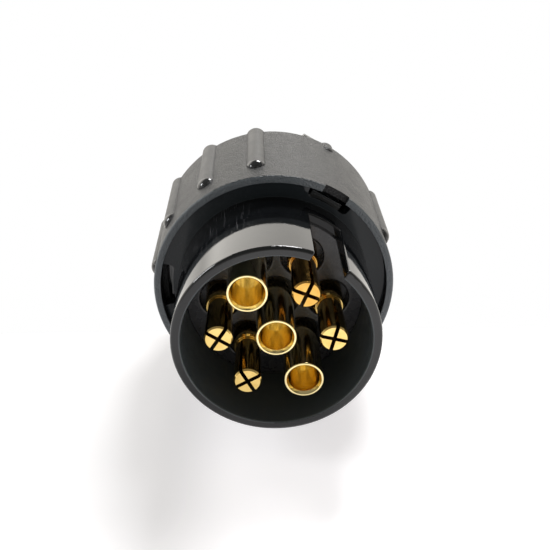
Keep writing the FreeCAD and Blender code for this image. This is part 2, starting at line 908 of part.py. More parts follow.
def make_insert_screws():
    """Three small screws through the back plate and the insert into the barrel."""
    body = new_body("insert_screws")
    body.AllowCompound = True
    places = [around("screw_ring", SCREW_ANGLES[0])]
    head_outline = circles(
        body, "head_outline", "XZ_Plane", places, "screw_head", "screw_head_front"
    )
    head = extruded(body, "head", head_outline, "back_plate_front - slip - screw_head_front")
    shank_outline = circles(
        body, "shank_outline", "XZ_Plane", places, "screw_radius", "screw_head_front + 0.5"
    )
    shank = extruded(body, "shank", shank_outline, "screw_tip - screw_head_front - 0.5")
    recess = outline(
        body,
        "recess_outline",
        "XZ_Plane",
        [
            ("- screw_head - 0.2", "screw_ring - 0.15"),
            ("screw_head + 0.2", "screw_ring - 0.15"),
            ("screw_head + 0.2", "screw_ring + 0.15"),
            ("- screw_head - 0.2", "screw_ring + 0.15"),
        ],
        "screw_head_front - 0.1",
    )
    slot = extruded(body, "recess", recess, "screw_recess + 0.1", "Pocket")
    repeated(body, "screw_set", [head, shank, slot], len(SCREW_ANGLES))


# ---------------------------------------------------------------- wires


def make_wire(name, front, rear):
    """An insulated wire with bare ends in the two cups, swept along a smooth S."""
    gap = number("insulation_gap")
    start_y, end_y = number("tail_end") + gap, number("contact_tail_end") - gap
    run = end_y - start_y
    start = FreeCAD.Vector(front[0], start_y, front[1])
    end = FreeCAD.Vector(rear[0], end_y, rear[1])
    ahead = FreeCAD.Vector(0, run * 1.6, 0)
    curve = Part.BSplineCurve()
    curve.interpolate(Points=[start, end], InitialTangent=ahead, FinalTangent=ahead)
    along = FreeCAD.Vector(0, 1, 0)
    ring = Part.Wire([Part.makeCircle(number("wire_radius"), start, along)])
    covered = Part.Wire([curve.toShape()]).makePipeShell([ring], True, True)
    # The bared strands reach from just inside the insulation almost to the floors of the cups.
    root = along * number("strand_root")
    front_length = start_y - number("cup_floor")
    rear_length = number("contact_cup_floor") - end_y
    strand = number("strand_radius")
    front_end = start + root - along * front_length
    bare_front = Part.makeCylinder(strand, front_length, front_end, along)
    bare_rear = Part.makeCylinder(strand, rear_length, end - root, along)
    wire = doc.addObject("Part::Feature", name)
    wire.Label = name
    wire.Shape = covered.fuse([bare_front, bare_rear])
    roll_about_axis(wire)


def place_of(radius, angle):
    """The x and z of a point at an angle from the key slot, as numbers."""
    turn = math.radians(angle)
    return radius * math.sin(turn), radius * math.cos(turn)


def make_wires():
    """One wire from each front contact to the rear contact nearest in angle."""
    front_ring, rear_ring = number("contact_ring"), number("outer_ring")
    runs = [(0, 22.5), (60, 67.5), (120, 112.5), (180, 157.5), (240, 247.5), (300, 292.5)]
    for index, (front_angle, rear_angle) in enumerate(runs, start=1):
        front = place_of(front_ring, front_angle)
        make_wire(f"wire_{index}", front, place_of(rear_ring, rear_angle))
    make_wire(f"wire_{len(runs) + 1}", (0, 0), place_of(rear_ring, 337.5))


# ---------------------------------------------------------------- sprung lid


def make_lid():
    """The round lid over the socket, with two hinge arms and a thumb tab."""
    body = new_body("lid")
    turned(
        body,
        "lid_disc",
        [
            ("0", "lid_front"),
            ("groove_inner", "lid_front"),
            ("groove_inner", "groove_floor"),
            ("groove_outer", "groove_floor"),
            ("groove_outer", "lid_front"),
            ("lid_radius", "lid_front"),
            ("lid_radius", "lid_back"),
            ("lid_recess", "lid_back"),
            ("lid_recess", "lid_recess_floor"),
            ("0", "lid_recess_floor"),
        ],
    )
    softened(body, "lid_edge", ring_edge("lid_radius", "lid_back"), "0.6")
    web = outline(
        body,
        "lid_web_outline",
        "XZ_Plane",
        [
            ("- lid_web / 2", "lid_hub - 1"),
            ("lid_web / 2", "lid_hub - 1"),
            ("lid_web / 2", "lid_recess + 0.5"),
            ("- lid_web / 2", "lid_recess + 0.5"),
        ],
        "lid_recess_floor - 0.2",
    )
    spoke = extruded(body, "lid_spoke", web, "lid_back - lid_recess_floor + 0.05")
    repeated(body, "lid_spokes", [spoke], 6)
    middle = [("0", "0")]
    hub = circles(
        body, "lid_hub_outline", "XZ_Plane", middle, "lid_hub", "lid_recess_floor - 0.2"
    )
    extruded(body, "lid_hub", hub, "lid_back - lid_recess_floor + 0.2")
    tab = outline(
        body,
        "lid_tab_outline",
        "XZ_Plane",
        [
            ("- lid_tab_width / 2", "lid_radius - 2"),
            ("lid_tab_width / 2", "lid_radius - 2"),
            ("lid_tab_width / 2 - 1.2", "lid_tab"),
            ("- lid_tab_width / 2 + 1.2", "lid_tab"),
        ],
        "groove_floor",
    )
    extruded(body, "lid_tab", tab, "lid_back - groove_floor - 0.4")
    arm = outline(
        body,
        "lid_arm_outline",
        "YZ_Plane",
        [
            ("hinge_depth", "- hinge_offset"),
            ("hinge_depth - 0.3", "- hinge_offset + knuckle_radius - 0.05"),
            ("lid_front - 0.2", "- lid_radius"),
            ("groove_floor + 0.05", "- lid_radius + 0.05"),
            ("groove_floor + 0.05", "- lid_radius + 1.2"),
            ("lid_back - 0.1", "- lid_radius + 1.2"),
            ("lid_back - 0.1", "- lid_arm_reach"),
            ("hinge_depth + 0.6", "- hinge_offset - knuckle_radius + 0.1"),
        ],
    )
    extruded(body, "lid_arm", arm, "knuckle_span", both_ways=True)
    place = [("hinge_depth", "- hinge_offset")]
    knuckle = circles(body, "knuckle_outline", "YZ_Plane", place, "knuckle_radius")
    extruded(body, "knuckle", knuckle, "knuckle_span", both_ways=True)
    gap = outline(
        body,
        "knuckle_gap_outline",
        "YZ_Plane",
        [
            ("hinge_depth - 4", "- hinge_offset - 4"),
            ("leg_slot_end", "- hinge_offset - 4"),
            ("leg_slot_end", "- hinge_offset + spring_coil + spring_wire + loose"),
            ("spring_well_end", "- hinge_offset + spring_coil + spring_wire + loose"),
            ("spring_well_end", "- hinge_offset + 5"),
            ("hinge_depth - 4", "- hinge_offset + 5"),
        ],
    )
    extruded(body, "knuckle_gap", gap, "knuckle_gap", "Pocket", both_ways=True)
    hole = circles(body, "knuckle_hole_outline", "YZ_Plane", place, "knuckle_hole")
    extruded(body, "knuckle_hole", hole, "knuckle_span + 2", "Pocket", both_ways=True)


def make_hinge_pin():
    """A headed pin through the ears and the lid's knuckles."""
    body = new_body("hinge_pin")
    place = [("hinge_depth", "- hinge_offset")]
    shank = circles(body, "shank_outline", "YZ_Plane", place, "hinge_pin_radius")
    extruded(body, "shank", shank, "ear_span + 2", both_ways=True)
    for name, side in (("head", 1), ("rivet", -1)):
        sketch = circles(body, f"{name}_outline", "YZ_Plane", place, "hinge_pin_radius + 0.7")
        bind(sketch, "AttachmentOffset.Base.z", f"{side} * ( ear_span / 2 + 0.42 )")
        extruded(body, name, sketch, "0.8", both_ways=True)


def make_lid_spring():
    """A torsion spring on the hinge pin: one leg on the collar's plate, one under the lid."""
    turns, gauge = number("spring_turns"), number("spring_wire")
    pitch = (number("knuckle_gap") - 2 * gauge - 0.2) / turns
    helix = Part.makeHelix(pitch, pitch * turns, number("spring_coil"))
    # The coil starts on its collar side, rises towards the connector's axis and runs to -X.
    lay = FreeCAD.Rotation(
        FreeCAD.Vector(0, -1, 0), FreeCAD.Vector(0, 0, 1), FreeCAD.Vector(-1, 0, 0)
    )
    seat = FreeCAD.Vector(pitch * turns / 2, number("hinge_depth"), -number("hinge_offset"))
    helix.Placement = FreeCAD.Placement(seat, lay)
    first, last = helix.Vertexes[0].Point, helix.Vertexes[-1].Point
    fixed_end = first - FreeCAD.Vector(0, 0, number("fixed_leg"))
    moving_end = last + FreeCAD.Vector(0, number("moving_leg"), 0)
    path = Part.Wire(
        [Part.makeLine(fixed_end, first)] + helix.Edges + [Part.makeLine(last, moving_end)]
    )
    section = Part.Wire([Part.makeCircle(gauge, fixed_end, FreeCAD.Vector(0, 0, 1))])
    spring = doc.addObject("Part::Feature", "lid_spring")
    spring.Label = "lid_spring"
    spring.Shape = path.makePipeShell([section], True, True)
    roll_about_axis(spring)


# ---------------------------------------------------------------- assembly and export

make_nose_shell()
make_contact_carrier()
make_terminal_plate()
make_ring("carrier_retainer", "retainer_bore", "carrier_radius", "retainer_front", "retainer_back")
for index, (angle, twist) in enumerate(zip(PIN_ANGLES, PIN_TWISTS), start=1):
    make_split_pin(f"split_pin_{index}", angle, twist)
for index, angle in enumerate(SLEEVE_ANGLES, start=1):
    make_sleeve(f"sleeve_contact_{index}", *around("contact_ring", angle))
make_sleeve("sleeve_contact_3", "0", "0")
make_grip_collar()
make_ring(
    "flange_gasket", "skirt_bore + loose", "nose_radius - loose", "gasket_front", "gasket_back"
)
make_socket_barrel()
make_socket_insert()
make_insert_back_plate()
make_insert_screws()
for index, angle in enumerate(REAR_ANGLES, start=1):
    make_socket_contact(f"socket_contact_{index}", angle)
make_earth_link()
make_wires()
make_lid()
make_ring(
    "lid_gasket",
    "groove_inner + loose",
    "groove_outer - loose",
    "lid_gasket_front",
    "lid_gasket_back",
)
make_hinge_pin()
make_lid_spring()
doc.recompute()

for item in doc.Objects:
    bad_states = {"Invalid", "Error"} & set(item.State)
    if bad_states:
        raise RuntimeError(f"{item.Name} ({item.Label}) is {bad_states}")

SUB_PART_TYPES = ("PartDesign::Body", "Part::Feature")
sub_parts = [item for item in doc.Objects if item.TypeId in SUB_PART_TYPES]
for item in sub_parts:
    if item.Shape.isNull() or not item.Shape.isValid() or not item.Shape.Solids:
        raise RuntimeError(f"{item.Label} has no valid solid")
for item in sub_parts:
    item.Shape.exportStep(os.path.join("parts", f"{item.Label}.step"))
print(f"{len(sub_parts)} sub-parts written")
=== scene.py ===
import math

import bpy
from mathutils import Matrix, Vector


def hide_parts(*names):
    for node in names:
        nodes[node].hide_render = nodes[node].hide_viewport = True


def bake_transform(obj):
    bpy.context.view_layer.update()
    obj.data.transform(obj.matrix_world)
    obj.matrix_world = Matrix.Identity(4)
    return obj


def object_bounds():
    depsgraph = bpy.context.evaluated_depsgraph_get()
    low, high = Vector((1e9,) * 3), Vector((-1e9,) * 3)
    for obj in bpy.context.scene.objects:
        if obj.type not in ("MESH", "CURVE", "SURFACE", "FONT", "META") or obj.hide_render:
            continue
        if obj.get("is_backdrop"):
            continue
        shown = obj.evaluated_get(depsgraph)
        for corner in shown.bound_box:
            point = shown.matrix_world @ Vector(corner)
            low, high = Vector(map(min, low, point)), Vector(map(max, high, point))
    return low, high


# Trailer wiring adapter lying on its grip ribs on a white table, seen from the front and above.
# Everything is in metres in the CAD frame: the connector's axis is Y and the nose faces -Y, so
# depth is the distance along Y, counted from the nose's rim backwards.

MM = 0.001

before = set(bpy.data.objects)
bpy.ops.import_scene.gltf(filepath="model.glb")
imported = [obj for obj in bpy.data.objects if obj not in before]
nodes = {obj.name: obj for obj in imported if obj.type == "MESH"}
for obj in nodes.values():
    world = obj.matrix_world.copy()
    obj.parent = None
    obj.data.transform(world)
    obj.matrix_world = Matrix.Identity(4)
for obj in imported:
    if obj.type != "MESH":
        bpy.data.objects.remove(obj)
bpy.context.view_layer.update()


# ------------------------------------------------------------------ shader helpers

OCTAVE_SHARE = 0.55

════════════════

## What you will do
Check each line above for "shown" and return the ones that have it.

## Task result
        shown = obj.evaluated_get(depsgraph)
        for corner in shown.bound_box:
            point = shown.matrix_world @ Vector(corner)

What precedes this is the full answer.